Thank you Taipei county for keeping us entertained. 

Saturday, May 15, 2010

you just never know

I've come to appreciate the perception of Taiwanese randomness and spontaneity. Without even putting my self in unusual circumstances (ok, discounting the fact that I'm living on an Asian island), the Taiwanese will surprise me with what I still consider to be adventitious.  My time on this island has never seemed mundane and this could correlate with the quirky things that are constantly occurring. Because I have lived in other countries and experienced other's cultures, I hope to not be ethnocentric or close-minded in regards to finding unusual things. 
My plain point is this is a peculiar culture but I ABSOLUTELY love it. 

Just a small sample luckily caught on camera (not in chronological order): 

Themed Restaurants:

The Modern Toilet in Taichung

Sitting on toilet seats at a bathtub table, eating our ice cream from a mini squatter.


This long procession was caught from my balcony window. 

In Taipei, this loud and grandiose birthday procession for a Daoist God distracted us from our street shopping. 


A natural hiking trail is an anomaly around here, they prefer staircases.

Hiking usually leads to a random physical activity at the summit (ie. weighted hula hoops).

Cute Apparel:

The only word to describe this is and most things here: cute

Bows are everywhere in Taiwan: on t-shirts, earrings, bags, headbands and apparently hair itself has adapted.

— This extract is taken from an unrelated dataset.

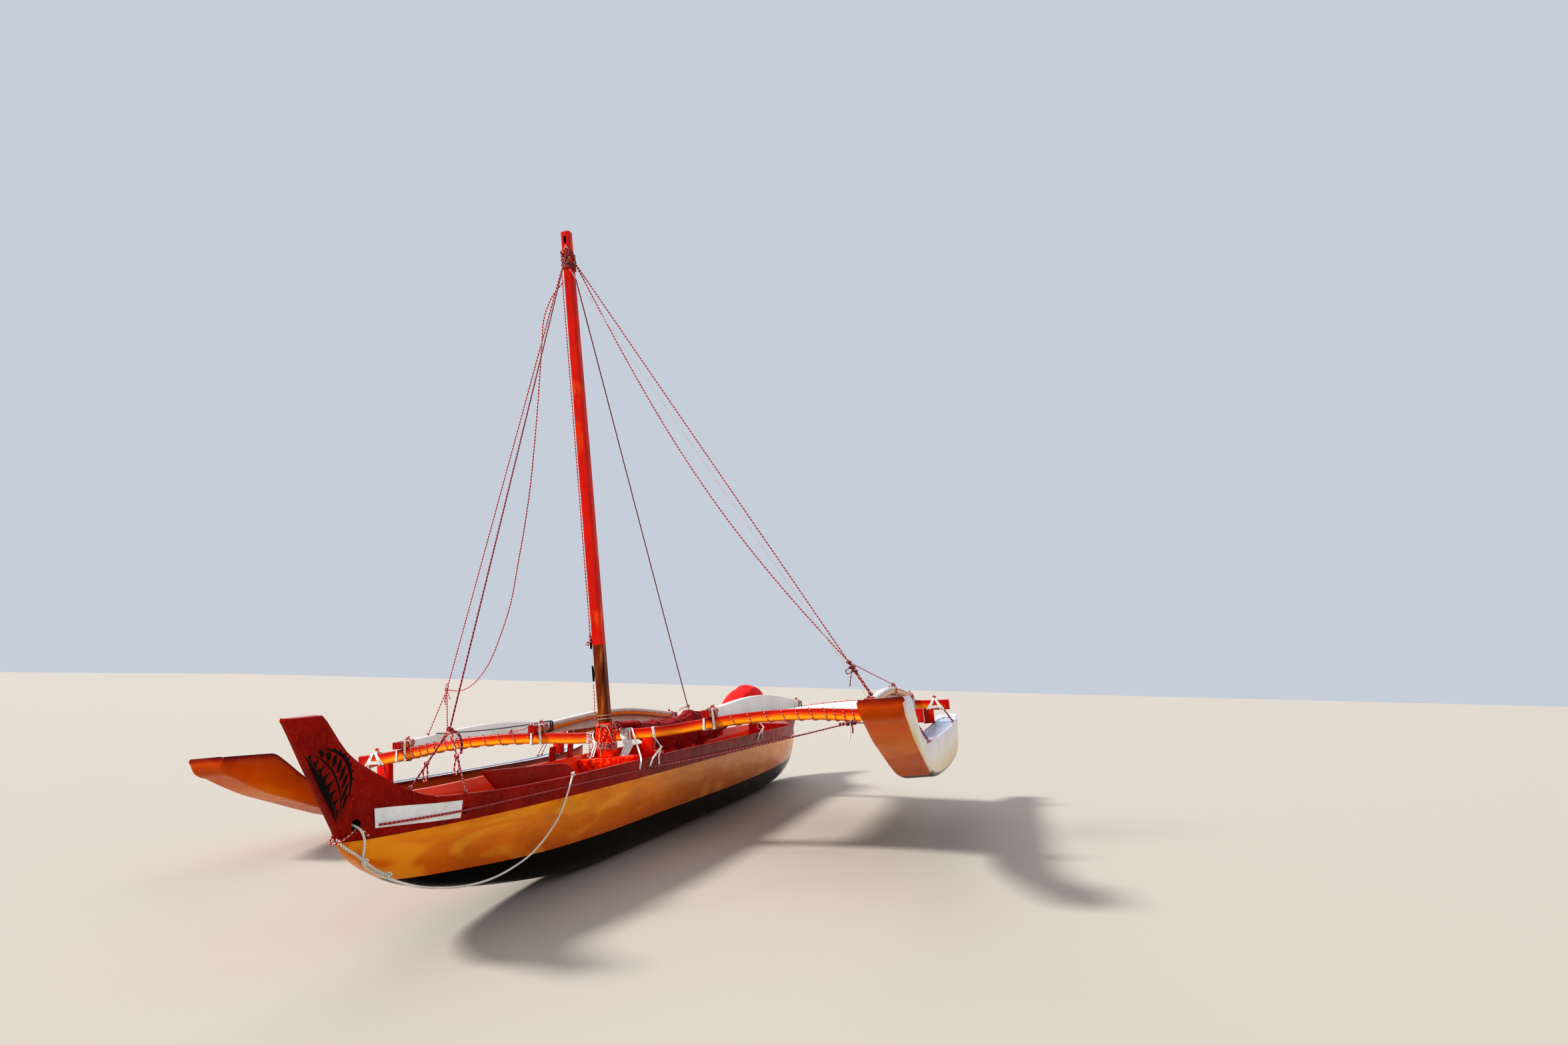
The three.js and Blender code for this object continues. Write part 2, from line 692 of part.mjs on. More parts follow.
// The jaw is fixed to the aft side of the boot, with a pin across for the boom's eye.
function jaw() {
  const at = (x, y) => new THREE.Matrix4().makeTranslation(x, y, GOOSENECK.z);
  const pin = solid(new THREE.CylinderGeometry(9, 9, 96, 16), at(GOOSENECK.x, 0));
  const cheeks = [-34, 34].map((y) => solid(new THREE.BoxGeometry(66, 12, 46), at(GOOSENECK.x + 20, y)));
  const plate = solid(new THREE.BoxGeometry(16, 80, 46), at(GOOSENECK.x + 53.5, 0));
  return geometryOf(union([pin, ...cheeks, plate]));
}

function boomEye() {
  const at = (x) => new THREE.Matrix4().makeTranslation(x, 0, GOOSENECK.z);
  const shank = solid(new THREE.BoxGeometry(79, 30, 34), at(GOOSENECK.x - 39.5));
  const ring = solid(new THREE.CylinderGeometry(20, 20, 30, 20), at(GOOSENECK.x));
  const bore = solid(new THREE.CylinderGeometry(9.6, 9.6, 60, 20), at(GOOSENECK.x));
  return geometryOf(shank.add(ring).subtract(bore));
}

// A board lies on edge in the fore end of the cockpit, along its port side: raked fore end, rounded aft end.
const BOARD = { y: 128, thickness: 20, lean: 0.09 };

function sideBoard() {
  const shape = new THREE.Shape();
  shape.moveTo(2350, 789);
  shape.lineTo(1985, 512);
  shape.lineTo(1300, 500);
  shape.quadraticCurveTo(1190, 505, 1206, 620);
  shape.quadraticCurveTo(1236, 744, 1450, 753);
  shape.quadraticCurveTo(1800, 762, 2350, 789);
  const bevel = { bevelEnabled: true, bevelThickness: 5, bevelSize: 5, bevelOffset: -5, bevelSegments: 1 };
  const geometry = new THREE.ExtrudeGeometry(shape, { depth: BOARD.thickness - 10, curveSegments: 6, ...bevel });
  geometry.rotateX(Math.PI / 2);
  geometry.translate(0, 0, -789);
  geometry.rotateX(BOARD.lean);
  geometry.translate(0, BOARD.y, 789);
  return geometry;
}

// A free line: a round section swept along hand-placed points.
function cord(points, radius, steps) {
  const section = new THREE.Shape();
  section.absarc(0, 0, radius, 0, Math.PI * 2, false);
  const path = new THREE.CatmullRomCurve3(points.map(([x, y, z]) => v3(x, y, z)), false, "centripetal");
  return new THREE.ExtrudeGeometry(section, { steps, extrudePath: path, curveSegments: 4 });
}

const canoe = new THREE.Group();
const hull = new THREE.Group();
const rig = new THREE.Group();
rig.rotation.x = RIG_CANT;
rig.position.z = RIG_ORIGIN_Z;
canoe.add(hull, rig);

function put(group, name, geometry, material) {
  const mesh = new THREE.Mesh(geometry, material);
  mesh.name = name;
  group.add(mesh);
  return mesh;
}

put(hull, "hull_shell", hullShell(), finish(ORANGE, 0.25));
put(hull, "gunwale_port", strake(1), finish(DEEP_RED, 0.3));
put(hull, "gunwale_starboard", strake(-1), finish(DEEP_RED, 0.3));
put(hull, "bow_manu", bowManu(), finish(DEEP_RED, 0.4));
put(hull, "stern_manu", sternManu(), finish(DEEP_RED, 0.4));
put(hull, "bow_plate", bowPlate(), finish(WHITE, 0.5));

const SEATS = [["seat_bow", 2400], ["seat_fore", 1050], ["seat_mid", -1500], ["seat_stern", -4100]];
for (const [name, x] of SEATS) put(hull, name, seat(x, 220), finish(RED, 0.45));

const ENDS = [["front", 0], ["rear", REAR_X]];
const SIDES = [["port", 1], ["starboard", -1]];
for (const [end, x] of ENDS) {
  put(rig, `iako_${end}`, iako(x), finish(FLAME, 0.3));
  for (const [name, side] of SIDES) {
    put(hull, `saddle_${end}_${name}`, saddle(x, side), finish(RED, 0.4));
    put(rig, `pedestal_${end}_${name}`, pedestal(x, side), finish(RED, 0.4));
    put(rig, `peg_${end}_${name}`, peg(x, side), finish(RED, 0.4));
  }
}
for (const [name, side] of SIDES) {
  put(rig, `rail_inner_${name}`, rail(side * RAIL.inner), finish(FLAME, 0.3));
  put(rig, `rail_outer_${name}`, rail(side * RAIL.outer), finish(FLAME, 0.3));
  put(rig, `trampoline_${name}`, trampoline(side), finish(WHITE, 0.7));
  put(rig, `float_${name}`, floatBody(side), finish(ORANGE, 0.25));
}
put(hull, "side_bracket_fore", sideBracket(785), finish(DEEP_RED, 0.4));
put(hull, "side_bracket_aft", sideBracket(500), finish(DEEP_RED, 0.4));

put(rig, "mast_step", stepBoard(), finish(RED, 0.35));
put(rig, "mast_boot", mastBoot(), finish(RED, 0.35));
put(rig, "mast", mastPole(), finish("#5a2417", 0.35));
put(rig, "mast_cleat_lower", mastCleat(640), finish(BLACK, 0.5));
put(rig, "mast_cleat_upper", mastCleat(890), finish(BLACK, 0.5));
put(rig, "forestay", forestay(), finish(ROPE_RED, 0.8));
put(rig, "shroud_port", shroudPort(), finish(ROPE_RED, 0.8));
put(rig, "shroud_starboard", shroudStarboard(), finish(ROPE_RED, 0.8));
put(rig, "topping_lift", toppingLift(), finish(ROPE_RED, 0.8));
put(rig, "boom_jaw", jaw(), finish(BLACK, 0.5));
put(rig, "boom_eye", boomEye(), finish(BLACK, 0.5));
put(rig, "sail_bundle", sailBundle(), finish(CANVAS, 0.85));

put(hull, "side_board", sideBoard(), finish(RED, 0.4));

// The bow line, from the eye in the bow fin, hanging along the port side and up to the gunwale.
const BOW_LINE = [
  [3228, -50, 634],
  [3228, 20, 626],
  [3230, 72, 606],
  [3212, 82, 560],
  [3208, 80, 510],
  [3188, 66, 456],
  [3110, 84, 398],
  [2995, 190, 330],
  [2832, 240, 288],
  [2640, 270, 262],
  [2420, 276, 252],
  [2230, 280, 268],
  [2020, 288, 314],
  [1840, 296, 403],
  [1720, 296, 488],
  [1640, 294, 592],
  [1548, 280, 702],
];
put(hull, "bow_line", cord(BOW_LINE, 6, 48), finish("#d9d3c4", 0.9));

// A slack halyard hangs from the masthead to the knot of the starboard shroud. Rig frame.
const HALYARD = [
  [548, -66, 4240],
  [590, -150, 4110],
  [602, -225, 3930],
  [580, -270, 3680],
  [525, -340, 3330],
  [450, -430, 2960],
  [350, -540, 2610],
  [210, -680, 2320],
  [50, -839, 2054],
  [-100, -1001, 1759],
  [-250, -1197, 1500],
  [-350, -1383, 1266],
  [-440, -1598, 1110],
  [-468, -1740, 1068],
  [-480, -1867, 1084],
];
put(rig, "slack_halyard", cord(HALYARD, 5, 56), finish(ROPE_RED, 0.8));

// The object stands on its keel and its starboard float, with the middle of its box over the origin.
canoe.updateMatrixWorld(true);
const box = new THREE.Box3().setFromObject(canoe, true);
const middle = box.getCenter(new THREE.Vector3());
canoe.position.set(-middle.x, -middle.y, -box.min.z);

export default canoe;
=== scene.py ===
import math

import bmesh
import bpy
import numpy as np
from mathutils import Matrix, Vector, noise as turbulence
from mathutils.bvhtree import BVHTree


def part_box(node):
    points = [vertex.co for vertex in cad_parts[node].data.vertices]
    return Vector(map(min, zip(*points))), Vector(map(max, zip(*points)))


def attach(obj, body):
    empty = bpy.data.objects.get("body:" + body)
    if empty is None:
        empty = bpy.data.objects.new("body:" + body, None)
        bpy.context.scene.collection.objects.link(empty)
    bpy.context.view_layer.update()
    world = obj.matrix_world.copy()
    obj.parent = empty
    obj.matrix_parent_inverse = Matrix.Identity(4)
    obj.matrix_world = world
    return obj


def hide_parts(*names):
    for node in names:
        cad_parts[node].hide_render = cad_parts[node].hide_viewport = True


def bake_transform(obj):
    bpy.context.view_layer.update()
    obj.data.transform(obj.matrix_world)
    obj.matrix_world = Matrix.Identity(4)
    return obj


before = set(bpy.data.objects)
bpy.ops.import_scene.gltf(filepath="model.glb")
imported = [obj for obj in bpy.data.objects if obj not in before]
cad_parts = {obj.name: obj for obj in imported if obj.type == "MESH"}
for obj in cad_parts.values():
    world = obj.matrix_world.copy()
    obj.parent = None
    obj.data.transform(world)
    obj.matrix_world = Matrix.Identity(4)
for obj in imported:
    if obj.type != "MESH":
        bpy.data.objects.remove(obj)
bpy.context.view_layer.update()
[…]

I am a sucker for some of that 'cute' stuff too. Just like this random local who paired her outfit with the white bunny.

Unplanned Events:

Upon visiting the famous Chiang Kai-Shek memorial building, we didn't expect there to be an earth day celebration where we tasted vegan foods from all over the world.

Or when we decided to get Cold Stone Ice Cream in Taichung and across the street a book fair offered free self-portrait sketches. 

One thing is for sure about Taiwan- you just never know what you'll find. That's why it is a requisite to leave the house with a camera and an open mind.